Flowty, a prominent NFT lending protocol on the network, reported that 11 such loans reached their due dates during the downtime. Out of these, only one loan was settled automatically through a pre-set autopay feature, while eight loans went into default. The remaining two could not be processed due to restrictions on certain accounts linked to the breach.
Even after the network resumed basic operations, persistent issues with token swaps and other functionalities hindered users’ ability to acquire necessary funds for repayments. In response to these complications, Flowty announced on December 30 that it would temporarily halt all loan settlements starting at 2:15 p.m. ET.
With this new policy in place, loans maturing during the recovery phase will neither default nor fully settle; instead, they will remain active in a suspended state referred to as “limbo.” This decision affects both borrowers and lenders. Lenders will forgo additional interest on paused positions, while borrowers, even those with sufficient resources, are unable to close out loans to retrieve their collateralized NFTs.

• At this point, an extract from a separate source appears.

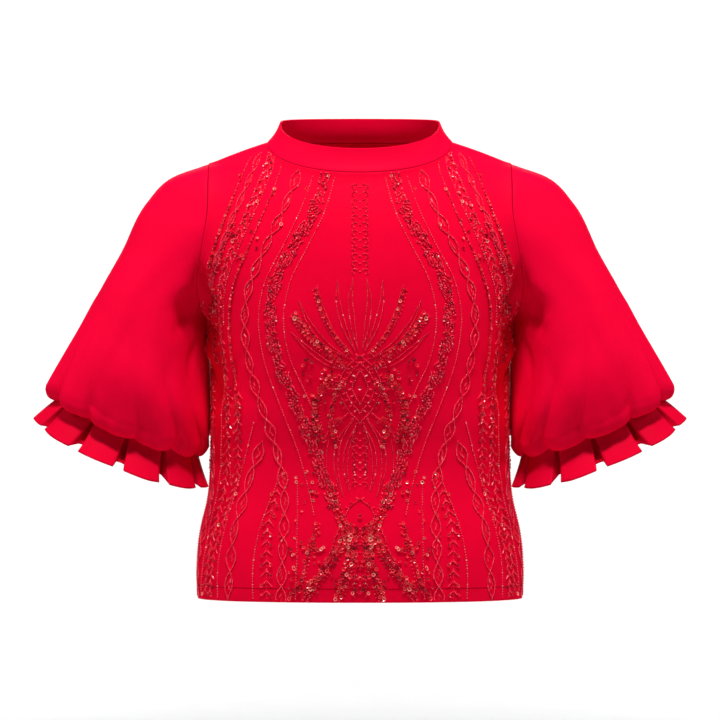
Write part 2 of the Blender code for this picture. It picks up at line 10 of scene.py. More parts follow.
import bpy
import numpy as np
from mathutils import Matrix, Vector

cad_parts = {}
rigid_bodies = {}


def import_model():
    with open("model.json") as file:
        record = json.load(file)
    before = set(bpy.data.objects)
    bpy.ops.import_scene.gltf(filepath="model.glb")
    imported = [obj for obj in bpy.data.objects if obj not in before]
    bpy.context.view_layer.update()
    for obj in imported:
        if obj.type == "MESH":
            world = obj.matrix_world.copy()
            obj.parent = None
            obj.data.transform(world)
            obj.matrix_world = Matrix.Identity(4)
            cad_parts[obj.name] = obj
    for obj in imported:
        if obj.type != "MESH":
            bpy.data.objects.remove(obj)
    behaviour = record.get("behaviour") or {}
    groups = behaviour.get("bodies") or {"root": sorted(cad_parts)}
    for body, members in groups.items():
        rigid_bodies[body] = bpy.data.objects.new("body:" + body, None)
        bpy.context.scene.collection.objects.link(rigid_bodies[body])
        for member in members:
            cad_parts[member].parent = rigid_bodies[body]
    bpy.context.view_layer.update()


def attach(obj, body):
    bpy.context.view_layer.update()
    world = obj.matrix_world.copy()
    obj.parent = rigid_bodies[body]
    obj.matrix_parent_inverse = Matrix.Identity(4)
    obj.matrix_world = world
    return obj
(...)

The rationale behind this decision was to prevent unfair defaults resulting from technical limitations that were beyond users’ control, especially given the unique and often irreplaceable nature of the NFTs used as collateral. To further mitigate risk exposure, Flowty has suspended the creation of new loans and delisted all active offerings from its marketplace.
The broader market has also felt the strain, with the native FLOW token experiencing sharp declines. Following the exploit, it initially fell by around 40% and continued to slide, dropping another 17% to approximately $0.086 by late December, according to market data. As of early January 2026, the token hovers near $0.088, reflecting ongoing investor caution amid the recovery efforts.
This incident serves as a stark reminder of the vulnerabilities inherent in decentralized finance protocols, especially during network disruptions. It underscores the delicate balance between necessary security measures and user accessibility within blockchain ecosystems.